Ya'll, for the last week I've been counting the days until the premier of Laguna Beach. What is wrong with me? I've been curious as to what happened with Stephen and LC in San Francisco, I want to know if Kristin cheated on Stephen and who in the hell is this new girl? Although I don't much like Kristin I too think that "from her hair to her personality, she's fake." It's all so high school, but I love it.
The Surreal Life - Janice Dickinson. Yeah, pretty much the only reason I'm watching this season. She's brash, she's rude, she's crazy . . . she's awesome.

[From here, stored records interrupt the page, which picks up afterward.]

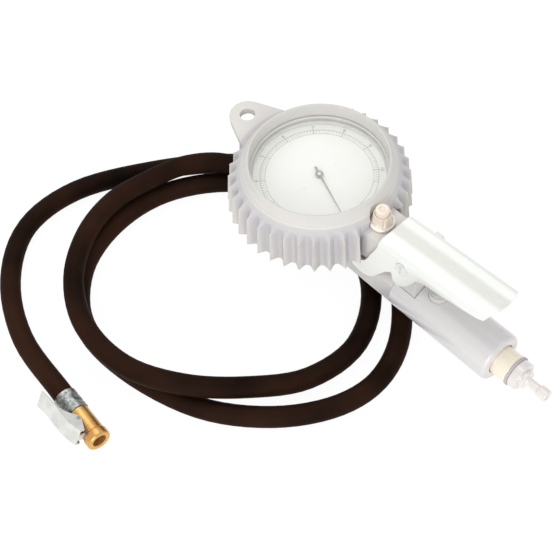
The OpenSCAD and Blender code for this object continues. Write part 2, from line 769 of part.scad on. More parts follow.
module chuck_body() {
    x0 = chuck_ferrule_len;
    color(brass) at_chuck() difference() {
        union() {
            rod_x(chuck_r - 0.6, x0, chuck_x1 - 5);
            rod_x(chuck_r, chuck_x1 - 5.01, chuck_x1 - 0.8);
            translate([chuck_x1 - 0.8, 0, 0]) rotate([0, 90, 0]) cylinder(r1 = chuck_r, r2 = chuck_r - 0.8, h = 0.8);
            rod_x(2.58, 2.5, x0);
        }
        // Groove that holds the seal, wider than the mouth in front of it
        rod_x(seal_r, seal_x0, seal_x0 + seal_len);
        rod_x(mouth_r, seal_x0 + seal_len - 0.01, chuck_x1 + past);
        rod_x(1.4, 1, seal_x0 + 1);
        rotate([clip_roll, 0, 0]) {
            // Window that the clip's jaw enters
            box([27.5, -chuck_r - 1, -jaw_half - gap], [29.5, -mouth_r + 1, jaw_half + gap]);
            // Cross hole for the clip's pin
            translate([clip_x, clip_y, -chuck_r - 1]) cylinder(r = clip_pin_r + 0.01, h = 2 * chuck_r + 2);
        }
    }
}

module chuck_seal() {
    color(dark) at_chuck() difference() {
        rod_x(seal_r - 0.01, seal_x0, seal_x0 + seal_len - gap);
        rod_x(1.6, seal_x0 - past, seal_x0 + seal_len);
    }
}

module chuck_depressor() {
    color(brass) at_chuck() {
        rod_x(0.7, seal_x0 - 3, seal_x0 + seal_len - gap);
        translate([seal_x0 - 3, 0, 0]) rotate([0, 90, 0]) cylinder(r = 1.38, h = 1.2);
    }
}

// Outline of the clip's side walls as seen from above
module clip_flange() {
    polygon([[15, -8.4], [clip_x - 1.5, clip_y + 1.3], [clip_x + 1.5, clip_y + 1.3], [28.6, -7.4],
             [28.7, -9.6], [22, -12], [13.8, -12.8], [9, -12.4]]);
}

// Run of the clip's sheet as seen from above, from its thumb end to its jaw
module clip_web() {
    polygon([[-4, -14.1], [4.5, -12.9], [13.8, -13], [22, -12.2], [28.8, -9.8], [28, -9.2],
             [21.8, -11.4], [13.8, -12.2], [4.5, -12.1], [-4, -13.3]]);
}

module chuck_clip() {
    color(silver) at_clip() difference() {
        union() {
            translate([0, 0, -clip_half]) linear_extrude(2 * clip_half) clip_web();
            for (z = [-clip_half, clip_half - clip_t]) translate([0, 0, z])
                linear_extrude(clip_t) clip_flange();
            box([28, -9.8, -jaw_half], [28.8, -mouth_r - 0.15, jaw_half]);
        }
        translate([clip_x, clip_y, -10]) cylinder(r = clip_pin_r + run, h = 20);
    }
}

module chuck_clip_pin() {
    h = clip_half + 0.4;
    color(silver) at_clip() translate([clip_x, clip_y, -h]) cylinder(r = clip_pin_r, h = 2 * h);
}

// Leaf spring between the connector's side and the clip's web
module chuck_clip_spring() {
    color(zinc) at_clip() translate([0, 0, -2]) linear_extrude(4)
        polygon([[14, -6.3], [17.2, -6.3], [15, -10.9], [14.6, -10.9], [16.4, -6.8], [14, -6.8]]);
}

boot();
gauge_case();
bezel_ring();
window();
window_gasket();
dial_plate();
dial_screws();
needle();
pinion_arbor();
hairspring();
sector_gear();
movement_plates();
movement_pillars();
bourdon_tube();
tube_tip();
gauge_socket();
stem_washer();
valve_body();
grip();
lever();
pivot_screw();
pivot_nut();
valve_bush();
valve_pin();
valve_spring();
valve_plug();
deflate_bush();
deflate_button();
deflate_spring();
inlet_adapter();
inlet_washer();
inlet_plug();
outlet_nipple();
outlet_ferrule();
hose();
chuck_ferrule();
chuck_body();
chuck_seal();
chuck_depressor();
chuck_clip();
chuck_clip_pin();
chuck_clip_spring();
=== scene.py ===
"""Looks of a hand-held tyre inflator: gauge in a ribbed boot, lever handle, hose and clip-on connector."""

import json
import logging
import math
from dataclasses import dataclass, field
from enum import Enum
from typing import Callable, Iterable, Sequence

import bmesh
import bpy
from mathutils import Matrix, Vector

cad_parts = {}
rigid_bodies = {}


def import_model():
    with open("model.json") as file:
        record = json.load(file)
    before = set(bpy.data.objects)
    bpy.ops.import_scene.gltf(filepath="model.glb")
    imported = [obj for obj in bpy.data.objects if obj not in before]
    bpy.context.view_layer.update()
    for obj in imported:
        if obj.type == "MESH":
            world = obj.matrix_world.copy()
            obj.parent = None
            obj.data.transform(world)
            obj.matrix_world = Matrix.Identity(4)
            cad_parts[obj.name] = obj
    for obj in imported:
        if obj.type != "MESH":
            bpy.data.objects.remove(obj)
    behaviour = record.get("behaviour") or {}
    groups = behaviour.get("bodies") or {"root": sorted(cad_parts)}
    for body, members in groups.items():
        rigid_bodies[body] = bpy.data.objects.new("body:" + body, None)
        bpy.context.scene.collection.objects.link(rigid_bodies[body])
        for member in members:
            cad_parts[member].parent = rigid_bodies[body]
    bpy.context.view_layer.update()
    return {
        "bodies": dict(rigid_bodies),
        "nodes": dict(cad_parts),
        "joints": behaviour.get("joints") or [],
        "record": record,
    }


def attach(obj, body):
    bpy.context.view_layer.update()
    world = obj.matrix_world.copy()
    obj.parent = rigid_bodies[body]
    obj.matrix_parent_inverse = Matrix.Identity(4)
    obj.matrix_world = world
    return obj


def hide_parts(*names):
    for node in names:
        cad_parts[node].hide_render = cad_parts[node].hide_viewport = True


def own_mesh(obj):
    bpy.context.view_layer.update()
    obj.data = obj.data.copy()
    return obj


LOG = logging.getLogger("inflator")
MM = 0.001
BODY = "tool"

Pair = tuple[float, float]
Point = tuple[float, float, float]
Colour = tuple[float, float, float]
Piece = bpy.types.Object
Socket = bpy.types.NodeSocket

# Places along the handle, in millimetres. X counts from the middle of the air plug's nose, and
# the reaches count from the gauge's axis.
GAUGE_X = -166.0
BUTTON_REACH = 48.5
PIVOT_REACH = 76.0
PIVOT_Z = 34.5
BUSH_REACH = 92.0

# What all finishes share: where the two colours of their patches end, how many finer layers the
# patches have, the coat's roughness, and the depth of the grain in metres
PATCH_ENDS = (0.35, 0.65)
PATCH_DETAIL = 4.0
COAT_ROUGHNESS = 0.12
BUMP_DEPTH = 0.0002

# The hose's middle line, in millimetres from the gauge's axis. LAY is where it lies on the
# floor, and OVER is where it rides on its own lower loop.
LAY = -20.6
OVER = -8.4
FLOOR = -26.6
HOSE_R = 6.0
CHUCK_TURN = -5.0
CLIP_ROLL = -28.0
ROUTE = [
    (12, 0, -3), (-12, -1, -3.5), (-36, -2, -6), (-57, -4, -8), (-76, -13, OVER),
    (-89, -30, OVER), (-95, -51, OVER), (-98, -76, OVER), (-90, -103, OVER),
    (-70, -128, OVER), (-40, -143, OVER), (-5, -143, OVER), (26, -128, OVER),
    (49, -103, -13.5), (66, -73, -19), (68, -38, LAY), (47, -6, LAY), (8, 12, LAY),
    (-34, 9, LAY), (-68, -13, LAY), (-89, -46, LAY), (-92, -82, LAY), (-79, -116, LAY),
    (-49, -139, LAY), (-9, -141, LAY), (36, -128, LAY), (69, -103, LAY), (89, -72, LAY),
    (92, -42, LAY), (77, -12, LAY), (43, 16, LAY), (-1, 28, LAY), (-45, 22, LAY),
    (-81, -5, LAY), (-109, -42, LAY), (-129, -83, LAY), (-128, -121, LAY),
    (-104, -151, LAY), (-66, -170, LAY), (-19, -176, -19.3),
]


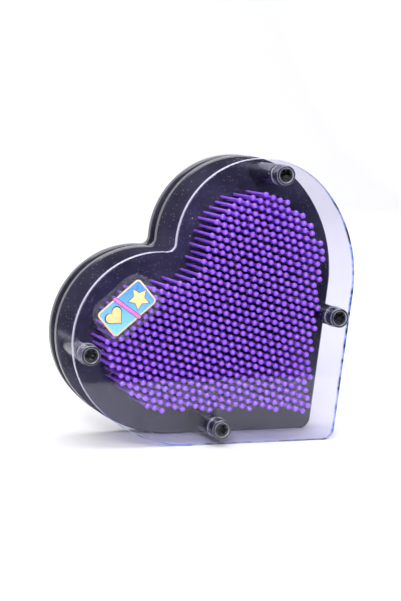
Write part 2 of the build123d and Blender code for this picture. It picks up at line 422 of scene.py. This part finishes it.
def shaft_axes(points):
    """(x, z) of each pin of a row, from the ring of points round the end of its shaft."""
    ends = points[points[:, 1] > points[:, 1].max() - TAIL_RIM][:, (0, 2)]
    centres = []
    while len(ends):
        own = np.hypot(*(ends - ends[0]).T) < PIN_REACH_ROUND
        ring = np.unique(np.round(ends[own], SAME_POINT), axis=0)
        centres.append(tuple((ring.min(0) + ring.max(0)) / 2))
        ends = ends[~own]
    return sorted(centres)


def pin_radii(points, axis):
    """Radius of the ball head and of the shaft, from one pin of a row."""
    away = np.hypot(*(points[:, (0, 2)] - axis).T)
    own = away < PIN_REACH_ROUND
    at_end = points[:, 1] > points[:, 1].max() - TAIL_STRETCH
    return away[own].max(), away[at_end & own].max()


def pin_profile(head_r, shaft_r, ball_y, tail_y):
    """Y of the front pole, (radius, y) rings of the ball, shaft and bevelled tail, Y of the end."""
    last = math.pi - math.asin(shaft_r / head_r)
    rings = []
    for k in range(1, HEAD_RINGS + 1):
        turn = last * k / HEAD_RINGS
        rings.append((head_r * math.sin(turn), ball_y - head_r * math.cos(turn)))
    rings.append((shaft_r, tail_y - TAIL_BEVEL))
    rings.append((shaft_r - TAIL_BEVEL, tail_y))
    return ball_y - head_r, rings, tail_y


def add_pin(verts, faces, profile, x, z, pivot_y, lean_x, lean_z, sink):
    """Append one pin, leaning a little about its point at pivot_y."""
    front_y, rings, tail_y = profile

    def at(radius, turn, y):
        y += sink
        return (x + radius * math.cos(turn) + lean_x * (y - pivot_y), y,
                z + radius * math.sin(turn) + lean_z * (y - pivot_y))

    first = len(verts)
    verts.append(at(0, 0, front_y))
    for radius, y in rings:
        verts.extend(at(radius, 2 * math.pi * k / PIN_SIDES, y) for k in range(PIN_SIDES))
    verts.append(at(0, 0, tail_y))
    last = len(verts) - 1
    for k in range(PIN_SIDES):
        after = (k + 1) % PIN_SIDES
        faces.append((first, first + 1 + k, first + 1 + after))
        for ring in range(len(rings) - 1):
            a = first + 1 + ring * PIN_SIDES
            b = a + PIN_SIDES
            faces.append((a + k, b + k, b + after, a + after))
        end = last - PIN_SIDES
        faces.append((end + k, last, end + after))


def build_pins(mat):
    """Each row of pins as smooth mesh; every pin leans by its own small part of the play."""
    chance = random.Random(PIN_SEED)
    rear_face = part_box("rear_plate")[1].y
    front_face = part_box("front_plate")[0].y
    rows = sorted(n for n in NODES if n.startswith("pin_row_"))
    for number, node in enumerate(rows, start=1):
        body = NODES[node]["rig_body"]
        back = SLIDES[body]["range_m"][1]
        points = points_of(node)
        axes = shaft_axes(points)
        head_r, shaft_r = pin_radii(points, axes[0])
        profile = pin_profile(head_r, shaft_r, points[:, 1].min() + head_r, points[:, 1].max())
        # stretch of pin that passes through the plates at some point of its travel
        near, far = front_face - back, rear_face
        pivot_y = (near + far) / 2
        most = LEAN_SHARE * PIN_PLAY / ((far - near) / 2)
        verts, faces = [], []
        for x, z in axes:
            turn, lean = chance.uniform(0, 2 * math.pi), most * math.sqrt(chance.random())
            add_pin(verts, faces, profile, x, z, pivot_y, lean * math.cos(turn),
                    lean * math.sin(turn), chance.uniform(0, HEAD_SINK))
        piece = new_piece(f"purple_pins_{number:02d}", verts, faces, mat, body)
        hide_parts(node)


# ---------------------------------------------------------------- building the badge
def rounded_panel(width, height, corner, steps=8):
    """Outline of a panel with round corners, centred."""
    points = []
    for sx, sy, start in ((1, 1, 0), (-1, 1, 90), (-1, -1, 180), (1, -1, 270)):
        for k in range(steps + 1):
            turn = math.radians(start + 90 * k / steps)
            points.append((sx * (width / 2 - corner) + corner * math.cos(turn),
                           sy * (height / 2 - corner) + corner * math.sin(turn)))
    return points


def heart_outline(size, steps=48):
    """Outline of a plain heart of about that width: a well-known curve, 32 wide, centred."""
    points = []
    for turn in (2 * math.pi * k / steps for k in range(steps)):
        u = 16 * math.sin(turn) ** 3
        v = (13 * math.cos(turn) - 5 * math.cos(2 * turn) - 2 * math.cos(3 * turn)
             - math.cos(4 * turn))
        points.append((-u * size / 32, (v + 2.5) * size / 32))
    return points


def star_outline(size):
    """Outline of a plain five-pointed star of about that width."""
    radii = (size / 2, size / 4)
    return [(radii[k % 2] * math.cos(math.pi / 2 + math.pi * k / 5),
             radii[k % 2] * math.sin(math.pi / 2 + math.pi * k / 5)) for k in range(10)]


def turned(u, v, degrees):
    """Point turned about the origin."""
    cos_t, sin_t = math.cos(math.radians(degrees)), math.sin(math.radians(degrees))
    return u * cos_t - v * sin_t, u * sin_t + v * cos_t


def badge_layer(name, outline, level, mat, shift=(0.0, 0.0), turn=0.0):
    """One printed layer: an outline in the badge's plane, standing on the layers below it."""
    lo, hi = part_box("cover_badge")
    centre = (lo + hi) / 2
    ring = []
    for u, v in outline:
        u, v = turned(u, v, turn)
        across, up = turned(u + shift[0], v + shift[1], BADGE_TURN)
        ring.append((centre.x + across, centre.z + up))
    back, front = lo.y - (level - 1) * PRINT_STEP, lo.y - level * PRINT_STEP
    n = len(ring)
    verts = [(x, front, z) for x, z in ring] + [(x, back, z) for x, z in ring]
    faces = [tuple(range(n)), tuple(reversed(range(n, 2 * n)))]
    faces += [(k, k + n, (k + 1) % n + n, (k + 1) % n) for k in range(n)]
    new_piece(name, verts, faces, mat, "frame")


def build_badge():
    """Plain blue panel with a cream border, a heart, a star and a pink stripe between them."""
    ink = print_ink("ink_dark", (0.020, 0.022, 0.05), (0.030, 0.032, 0.07))
    cream = print_ink("ink_cream", (0.50, 0.35, 0.14), (0.56, 0.43, 0.22))
    blue = print_ink("ink_blue", (0.14, 0.36, 0.56), (0.035, 0.15, 0.42))
    pink = print_ink("ink_pink", (0.45, 0.08, 0.32), (0.55, 0.14, 0.40))

    # name, inset in millimetres, ink, from the lowest layer up
    panels = (("badge_outline", 0.0, ink), ("badge_border", 0.25, cream),
              ("badge_panel", 0.95, blue))
    for level, (name, inset, mat) in enumerate(panels, start=1):
        inset *= MM
        badge_layer(name, rounded_panel(PANEL_WIDE - 2 * inset, PANEL_HIGH - 2 * inset,
                                        PANEL_CORNER - inset), level, mat)
    below, top = len(panels) + 1, len(panels) + 2

    # name, shape, size and place in millimetres, turn in degrees
    for name, shape, size, shift, turn in (("badge_heart", heart_outline, 9.0, (-7.2, 0.0), 6.0),
                                           ("badge_star", star_outline, 11.0, (7.4, -0.4), -8.0)):
        place = (shift[0] * MM, shift[1] * MM)
        badge_layer(name + "_outline", shape((size + SYMBOL_OUTLINE) * MM), below, ink, place, turn)
        badge_layer(name, shape(size * MM), top, cream, place, turn)

    # name, width, height and corner in millimetres, layer, ink
    for name, wide, high, corner, level, mat in (
            ("badge_stripe_outline", 2.2, 17.4, 1.05, below, ink),
            ("badge_stripe", 1.6, 16.8, 0.75, top, pink)):
        badge_layer(name, rounded_panel(wide * MM, high * MM, corner * MM), level, mat,
                    turn=STRIPE_TURN)


# ---------------------------------------------------------------- looks of the CAD nodes
def dress(node, mat):
    """Give a CAD node a finish; its shape stays as it is."""
    obj = NODES[node]
    if not obj.material_slots:
        obj.data.materials.append(mat)
    for slot in obj.material_slots:
        slot.link = "OBJECT"
        slot.material = mat


# ---------------------------------------------------------------- building the studio
def stage_strip(name, mat, line):
    """Stage surface as wide as the floor that follows a line of (y, z) points."""
    verts = [(x, y, z) for y, z in line for x in (-FLOOR_HALF, FLOOR_HALF)]
    faces = [(2 * k, 2 * k + 1, 2 * k + 3, 2 * k + 2) for k in range(len(line) - 1)]
    obj = new_object(name, verts, faces, mat)
    return obj


def build_floor(mat):
    """Pale floor that curves up into a backdrop far behind; the toy mirrors only its near part."""
    turns = (k / CURVE_STEPS * math.pi / 2 for k in range(CURVE_STEPS + 1))
    curve = [(CURVE_START + CURVE_R * math.sin(turn), CURVE_R * (1 - math.cos(turn)))
             for turn in turns]
    stage_strip("floor_and_backdrop", mat,
                [(FLOOR_SPLIT, 0.0), *curve, (CURVE_START + CURVE_R, BACKDROP_TOP)])
    ahead = stage_strip("floor_ahead", mat, [(FLOOR_FRONT, 0.0), (FLOOR_SPLIT, 0.0)])
    ahead.visible_glossy = False


def area_light(name, place, aim, width, height, watts):
    data = bpy.data.lights.new(name, "AREA")
    data.shape = "RECTANGLE"
    data.size, data.size_y = width, height
    data.energy = watts
    lamp = bpy.data.objects.new(name, data)
    lamp.location = place
    lamp.rotation_euler = (Vector(aim) - Vector(place)).to_track_quat("-Z", "Y").to_euler()
    bpy.context.scene.collection.objects.link(lamp)


def build_world():
    """Pale air over a dark lower half for light and reflections, plain white for the camera."""
    world = bpy.data.worlds.new("studio_air")
    world.use_nodes = True
    shade = world.node_tree.nodes["Background"]
    upward = put(world, "SeparateXYZ", {"Vector": put(world, "TexCoord").outputs["Generated"]})
    air = ramp(world, upward.outputs["Z"], (0.0, AIR_BELOW), (AIR_HORIZON, AIR_ABOVE))
    seen = put(world, "LightPath").outputs["Is Camera Ray"]
    colour = mix_colour(world, seen, air, opaque((1.0, 1.0, 1.0)))
    strength = remap(world, seen, 0.0, 1.0, AIR_LIGHT, AIR_SEEN)
    world.node_tree.links.new(colour, shade.inputs["Color"])
    world.node_tree.links.new(strength, shade.inputs["Strength"])
    bpy.context.scene.world = world


def build_studio():
    build_floor(floor_white())
    for lamp in LAMPS:
        area_light(*lamp)
    build_world()
    bpy.context.scene.view_settings.view_transform = "Standard"


def build_camera():
    """Camera at the aim point's azimuth, elevation and distance, rolled a little."""
    turn, rise = math.radians(VIEW_AZIMUTH), math.radians(VIEW_ELEVATION)
    back = Vector((math.sin(turn) * math.cos(rise), -math.cos(turn) * math.cos(rise),
                   math.sin(rise)))
    data = bpy.data.cameras.new("camera")
    data.lens, data.sensor_width = LENS_MM, SENSOR_MM
    camera = bpy.data.objects.new("camera", data)
    level = (-back).to_track_quat("-Z", "Y").to_matrix().to_4x4()
    roll = Matrix.Rotation(math.radians(VIEW_ROLL), 4, "Z")
    camera.matrix_world = Matrix.Translation(VIEW_AIM + back * VIEW_DISTANCE) @ level @ roll
    bpy.context.scene.collection.objects.link(camera)
    bpy.context.scene.camera = camera


# ---------------------------------------------------------------- the toy
plate_black = plate_plastic()
post_black = post_plastic()
dress("front_cover", clear_acrylic())
dress("front_plate", plate_black)
dress("rear_plate", plate_black)
dress("cover_badge", clear_film())
dress("cover_washers", clear_washer())
for node in NODES:
    if "spacer" in node or node in ("post_screws", "post_nuts"):
        dress(node, post_black)
build_pins(purple_plastic())
build_badge()
build_studio()
build_camera()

The Real World - I started watching this when it first aired. Now the kids are in Austin and I'm wondering, are the participants getting less attractive as this show goes on or is my taste improving?
But, one of my favorite shows has been Motor Mouth. Essentially, Motor Mouth is based on the premise of a loved one tricking another loved one into test driving a vehicle that is set up with a camera. That loved one that is tricked is notorious for singing and dancing to whatever is playing on the radio. So, you have all this footage of someone singing badly to whatever songs are playing. I don't necessarily sit through an entire show because it gets kind of boring, but it cracks me up because I could so easily be the person in the driver's seat.
See, I travel the state a lot for work and that gives me enormous blocks of time in rental vehicles. I'm usually alone so I crank up the stereo and go to town. Yesterday, I was on my way home from a trip and Adina Howard's "Freak Like Me" came on. So, I holla, "Oooooh, that's my SONG!" So, there I am in my rental wearing my pinstripe skirt, button down blouse and pearls, raising the roof and singing:
I'm packing all the flavor you need
I got you shook up on your knees
'cause it's all about the dog in me
But, it doesn't just stop at the singing. I usually dance, too. Energetic finger pointing, neck crooking, pimp hands . . . if it can be done sitting down, I'm doing it.
I flip out when I catch a good 80's station because it's on! Every Rose Has It's Thorn, Never Say Good-Bye, anything by Journey. . . the cheesier the power ballad the better!